━━━━━ RECORDED DATA ━━━━━

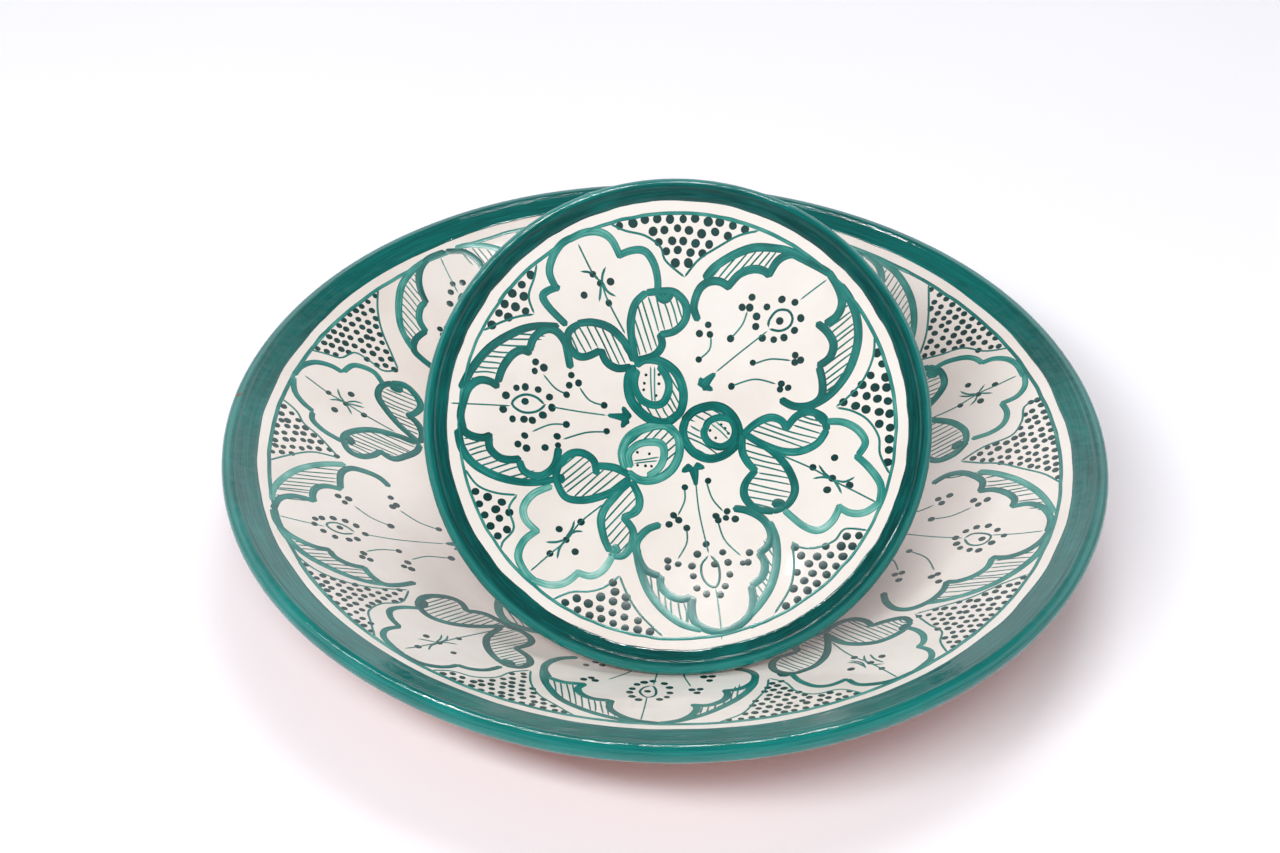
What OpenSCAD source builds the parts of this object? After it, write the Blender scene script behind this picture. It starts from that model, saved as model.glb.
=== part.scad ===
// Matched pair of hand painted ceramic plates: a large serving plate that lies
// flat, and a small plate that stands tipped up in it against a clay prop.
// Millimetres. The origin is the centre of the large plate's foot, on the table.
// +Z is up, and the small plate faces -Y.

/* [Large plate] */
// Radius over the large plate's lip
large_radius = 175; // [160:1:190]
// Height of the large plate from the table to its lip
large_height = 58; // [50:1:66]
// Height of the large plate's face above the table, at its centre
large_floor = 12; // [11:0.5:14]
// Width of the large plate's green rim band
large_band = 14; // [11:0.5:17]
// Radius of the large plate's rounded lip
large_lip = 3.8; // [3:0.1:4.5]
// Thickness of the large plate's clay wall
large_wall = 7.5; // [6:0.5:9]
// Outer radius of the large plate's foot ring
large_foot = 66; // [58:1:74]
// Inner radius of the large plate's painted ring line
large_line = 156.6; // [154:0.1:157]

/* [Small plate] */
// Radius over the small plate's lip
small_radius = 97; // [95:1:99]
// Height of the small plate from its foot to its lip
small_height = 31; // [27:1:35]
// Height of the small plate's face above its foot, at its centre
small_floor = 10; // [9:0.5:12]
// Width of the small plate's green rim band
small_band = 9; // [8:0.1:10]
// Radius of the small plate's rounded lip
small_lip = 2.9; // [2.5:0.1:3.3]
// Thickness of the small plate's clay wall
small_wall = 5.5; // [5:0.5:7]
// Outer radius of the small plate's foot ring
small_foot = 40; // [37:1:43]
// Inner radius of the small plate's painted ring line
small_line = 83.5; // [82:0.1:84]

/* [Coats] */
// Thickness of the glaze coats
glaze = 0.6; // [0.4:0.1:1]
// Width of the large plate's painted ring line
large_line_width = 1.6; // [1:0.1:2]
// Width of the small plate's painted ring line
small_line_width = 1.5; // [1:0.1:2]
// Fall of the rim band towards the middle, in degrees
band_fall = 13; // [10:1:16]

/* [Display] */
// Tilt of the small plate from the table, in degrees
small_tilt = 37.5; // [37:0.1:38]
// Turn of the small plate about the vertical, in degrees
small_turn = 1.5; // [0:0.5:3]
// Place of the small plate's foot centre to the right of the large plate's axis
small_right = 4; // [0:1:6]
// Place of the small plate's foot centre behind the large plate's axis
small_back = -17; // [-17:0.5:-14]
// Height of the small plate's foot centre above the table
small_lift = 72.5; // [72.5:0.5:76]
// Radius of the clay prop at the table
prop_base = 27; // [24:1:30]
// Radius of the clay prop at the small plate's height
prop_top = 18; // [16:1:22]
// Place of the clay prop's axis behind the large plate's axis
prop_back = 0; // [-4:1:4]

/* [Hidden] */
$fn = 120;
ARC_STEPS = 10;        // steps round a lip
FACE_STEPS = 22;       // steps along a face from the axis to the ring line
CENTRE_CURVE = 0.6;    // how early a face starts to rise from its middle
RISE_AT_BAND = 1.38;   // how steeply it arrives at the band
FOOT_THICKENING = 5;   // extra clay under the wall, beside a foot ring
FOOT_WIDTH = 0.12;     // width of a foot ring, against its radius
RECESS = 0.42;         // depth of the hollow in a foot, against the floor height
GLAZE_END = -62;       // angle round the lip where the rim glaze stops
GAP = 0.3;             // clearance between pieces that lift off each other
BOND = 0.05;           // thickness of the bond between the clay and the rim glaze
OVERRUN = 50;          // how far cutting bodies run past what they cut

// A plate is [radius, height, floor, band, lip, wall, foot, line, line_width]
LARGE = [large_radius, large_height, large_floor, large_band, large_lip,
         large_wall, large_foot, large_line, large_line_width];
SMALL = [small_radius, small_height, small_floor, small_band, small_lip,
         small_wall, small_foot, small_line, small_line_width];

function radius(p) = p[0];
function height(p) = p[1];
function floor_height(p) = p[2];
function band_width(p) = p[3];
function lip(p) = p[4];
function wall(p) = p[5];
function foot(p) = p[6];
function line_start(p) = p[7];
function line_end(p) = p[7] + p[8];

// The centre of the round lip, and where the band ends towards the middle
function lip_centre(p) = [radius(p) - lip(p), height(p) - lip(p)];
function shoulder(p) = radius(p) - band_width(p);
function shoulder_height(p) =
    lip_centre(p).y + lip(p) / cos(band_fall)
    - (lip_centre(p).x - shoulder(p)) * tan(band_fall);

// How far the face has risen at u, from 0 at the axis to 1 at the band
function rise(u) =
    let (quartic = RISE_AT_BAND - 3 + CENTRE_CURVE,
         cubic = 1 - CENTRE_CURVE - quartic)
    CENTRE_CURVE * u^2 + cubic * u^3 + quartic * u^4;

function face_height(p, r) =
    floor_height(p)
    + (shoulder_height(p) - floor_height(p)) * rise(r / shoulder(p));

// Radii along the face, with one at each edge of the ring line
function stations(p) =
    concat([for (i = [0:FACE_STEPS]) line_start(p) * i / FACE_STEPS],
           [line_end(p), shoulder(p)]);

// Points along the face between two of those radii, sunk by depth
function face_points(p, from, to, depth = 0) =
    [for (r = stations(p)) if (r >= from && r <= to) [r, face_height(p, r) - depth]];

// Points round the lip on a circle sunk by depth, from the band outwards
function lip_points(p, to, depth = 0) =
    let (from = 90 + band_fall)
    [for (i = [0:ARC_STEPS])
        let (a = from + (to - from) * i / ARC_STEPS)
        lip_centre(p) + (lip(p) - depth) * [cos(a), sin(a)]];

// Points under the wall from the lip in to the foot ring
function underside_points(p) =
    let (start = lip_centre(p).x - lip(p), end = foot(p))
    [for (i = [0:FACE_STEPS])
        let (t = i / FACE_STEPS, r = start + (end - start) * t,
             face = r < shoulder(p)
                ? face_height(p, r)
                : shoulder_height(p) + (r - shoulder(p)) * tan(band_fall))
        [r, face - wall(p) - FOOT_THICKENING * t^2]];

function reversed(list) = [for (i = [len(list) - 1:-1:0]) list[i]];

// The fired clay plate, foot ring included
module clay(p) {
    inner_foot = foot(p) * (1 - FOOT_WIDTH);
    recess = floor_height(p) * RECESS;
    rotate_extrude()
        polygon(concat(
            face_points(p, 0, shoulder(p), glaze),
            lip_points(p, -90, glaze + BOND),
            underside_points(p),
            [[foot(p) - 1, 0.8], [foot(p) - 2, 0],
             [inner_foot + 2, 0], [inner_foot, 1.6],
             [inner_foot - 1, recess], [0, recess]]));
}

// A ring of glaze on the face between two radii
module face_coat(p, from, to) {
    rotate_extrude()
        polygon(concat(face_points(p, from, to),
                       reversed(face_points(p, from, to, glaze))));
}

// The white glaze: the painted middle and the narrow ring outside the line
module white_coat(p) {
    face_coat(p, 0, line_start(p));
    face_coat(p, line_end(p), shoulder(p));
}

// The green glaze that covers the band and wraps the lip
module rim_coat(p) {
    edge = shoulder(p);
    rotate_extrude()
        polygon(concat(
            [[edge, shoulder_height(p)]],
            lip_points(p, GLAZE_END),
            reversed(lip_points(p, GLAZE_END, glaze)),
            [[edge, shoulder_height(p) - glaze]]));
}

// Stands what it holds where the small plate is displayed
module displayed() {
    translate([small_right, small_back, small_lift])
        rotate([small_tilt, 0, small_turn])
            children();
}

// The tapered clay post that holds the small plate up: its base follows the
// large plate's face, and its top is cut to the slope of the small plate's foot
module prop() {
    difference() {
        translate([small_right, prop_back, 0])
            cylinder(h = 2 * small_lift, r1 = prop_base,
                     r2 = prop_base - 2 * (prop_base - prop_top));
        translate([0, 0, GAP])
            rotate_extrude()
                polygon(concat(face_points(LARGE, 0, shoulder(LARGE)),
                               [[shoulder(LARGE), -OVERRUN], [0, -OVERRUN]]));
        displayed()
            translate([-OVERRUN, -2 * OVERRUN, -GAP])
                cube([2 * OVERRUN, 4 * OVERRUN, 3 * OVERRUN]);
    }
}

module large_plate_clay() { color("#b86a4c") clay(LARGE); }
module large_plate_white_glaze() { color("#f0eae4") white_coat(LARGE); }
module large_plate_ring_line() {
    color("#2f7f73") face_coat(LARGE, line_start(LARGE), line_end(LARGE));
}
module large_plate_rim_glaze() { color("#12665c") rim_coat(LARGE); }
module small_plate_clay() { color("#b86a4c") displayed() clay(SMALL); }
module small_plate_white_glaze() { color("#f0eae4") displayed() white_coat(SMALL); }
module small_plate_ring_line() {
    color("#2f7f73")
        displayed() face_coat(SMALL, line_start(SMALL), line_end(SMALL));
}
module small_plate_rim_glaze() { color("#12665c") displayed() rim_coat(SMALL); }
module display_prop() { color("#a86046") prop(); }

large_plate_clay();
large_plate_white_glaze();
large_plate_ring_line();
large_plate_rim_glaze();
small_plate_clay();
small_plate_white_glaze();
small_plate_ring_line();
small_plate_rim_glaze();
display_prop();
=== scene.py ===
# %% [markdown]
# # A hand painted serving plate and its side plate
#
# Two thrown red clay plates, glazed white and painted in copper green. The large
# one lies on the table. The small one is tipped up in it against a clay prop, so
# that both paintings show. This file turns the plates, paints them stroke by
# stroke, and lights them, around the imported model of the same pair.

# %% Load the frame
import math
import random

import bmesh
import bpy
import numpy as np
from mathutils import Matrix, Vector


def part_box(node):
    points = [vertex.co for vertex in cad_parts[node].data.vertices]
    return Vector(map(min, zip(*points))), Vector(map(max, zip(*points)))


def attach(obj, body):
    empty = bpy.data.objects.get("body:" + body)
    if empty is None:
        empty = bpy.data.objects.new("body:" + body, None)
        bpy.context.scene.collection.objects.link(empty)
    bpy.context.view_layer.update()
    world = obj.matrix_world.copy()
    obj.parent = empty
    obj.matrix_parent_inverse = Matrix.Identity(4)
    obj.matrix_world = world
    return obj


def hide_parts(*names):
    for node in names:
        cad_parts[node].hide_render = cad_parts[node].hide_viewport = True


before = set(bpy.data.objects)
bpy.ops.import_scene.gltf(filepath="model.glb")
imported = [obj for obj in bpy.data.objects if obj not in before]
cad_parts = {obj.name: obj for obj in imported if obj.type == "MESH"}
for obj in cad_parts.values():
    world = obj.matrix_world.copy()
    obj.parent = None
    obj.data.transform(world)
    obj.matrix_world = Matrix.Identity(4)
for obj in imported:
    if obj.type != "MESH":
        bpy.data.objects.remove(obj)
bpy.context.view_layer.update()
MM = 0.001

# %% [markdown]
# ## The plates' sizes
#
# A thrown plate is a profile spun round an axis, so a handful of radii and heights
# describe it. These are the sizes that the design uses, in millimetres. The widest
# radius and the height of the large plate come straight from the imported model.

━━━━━

_WRITTEN REQUEST_
Write out only the lines that run from the line containing "large_plate_clay();" through the line containing "# stroke, and", both included, exactly as they appear above.

_TASK OUTPUT_
large_plate_clay();
large_plate_white_glaze();
large_plate_ring_line();
large_plate_rim_glaze();
small_plate_clay();
small_plate_white_glaze();
small_plate_ring_line();
small_plate_rim_glaze();
display_prop();
=== scene.py ===
# %% [markdown]
# # A hand painted serving plate and its side plate
#
# Two thrown red clay plates, glazed white and painted in copper green. The large
# one lies on the table. The small one is tipped up in it against a clay prop, so
# that both paintings show. This file turns the plates, paints them stroke by
# stroke, and lights them, around the imported model of the same pair.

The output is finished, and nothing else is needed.